EXERCISE TASK.
Return every entry exactly as written.

MATERIAL PROVIDED.

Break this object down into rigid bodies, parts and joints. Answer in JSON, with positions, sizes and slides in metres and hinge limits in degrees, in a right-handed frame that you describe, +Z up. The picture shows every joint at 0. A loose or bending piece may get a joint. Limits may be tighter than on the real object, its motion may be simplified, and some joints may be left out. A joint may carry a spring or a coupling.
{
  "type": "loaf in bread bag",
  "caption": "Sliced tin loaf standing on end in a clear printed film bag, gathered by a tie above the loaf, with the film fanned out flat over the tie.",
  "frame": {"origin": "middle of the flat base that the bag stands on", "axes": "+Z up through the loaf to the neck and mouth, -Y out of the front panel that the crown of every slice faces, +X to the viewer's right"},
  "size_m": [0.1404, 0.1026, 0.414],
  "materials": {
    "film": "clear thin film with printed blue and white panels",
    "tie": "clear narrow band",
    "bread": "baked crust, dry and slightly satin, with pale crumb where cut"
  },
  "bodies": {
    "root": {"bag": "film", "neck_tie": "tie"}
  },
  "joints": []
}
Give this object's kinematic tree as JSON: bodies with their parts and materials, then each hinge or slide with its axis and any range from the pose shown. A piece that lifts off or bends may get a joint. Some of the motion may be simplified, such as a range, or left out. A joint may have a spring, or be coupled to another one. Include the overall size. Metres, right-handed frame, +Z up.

EXERCISE RESPONSE.
Break this object down into rigid bodies, parts and joints. Answer in JSON, with positions, sizes and slides in metres and hinge limits in degrees, in a right-handed frame that you describe, +Z up. The picture shows every joint at 0. A loose or bending piece may get a joint. Limits may be tighter than on the real object, its motion may be simplified, and some joints may be left out. A joint may carry a spring or a coupling.
{
  "type": "loaf in bread bag",
  "caption": "Sliced tin loaf standing on end in a clear printed film bag, gathered by a tie above the loaf, with the film fanned out flat over the tie.",
  "frame": {"origin": "middle of the flat base that the bag stands on", "axes": "+Z up through the loaf to the neck and mouth, -Y out of the front panel that the crown of every slice faces, +X to the viewer's right"},
  "size_m": [0.1404, 0.1026, 0.414],
  "materials": {
    "film": "clear thin film with printed blue and white panels",
    "tie": "clear narrow band",
    "bread": "baked crust, dry and slightly satin, with pale crumb where cut"
  },
  "bodies": {
    "root": {"bag": "film", "neck_tie": "tie"}
  },
  "joints": []
}
Give this object's kinematic tree as JSON: bodies with their parts and materials, then each hinge or slide with its axis and any range from the pose shown. A piece that lifts off or bends may get a joint. Some of the motion may be simplified, such as a range, or left out. A joint may have a spring, or be coupled to another one. Include the overall size. Metres, right-handed frame, +Z up.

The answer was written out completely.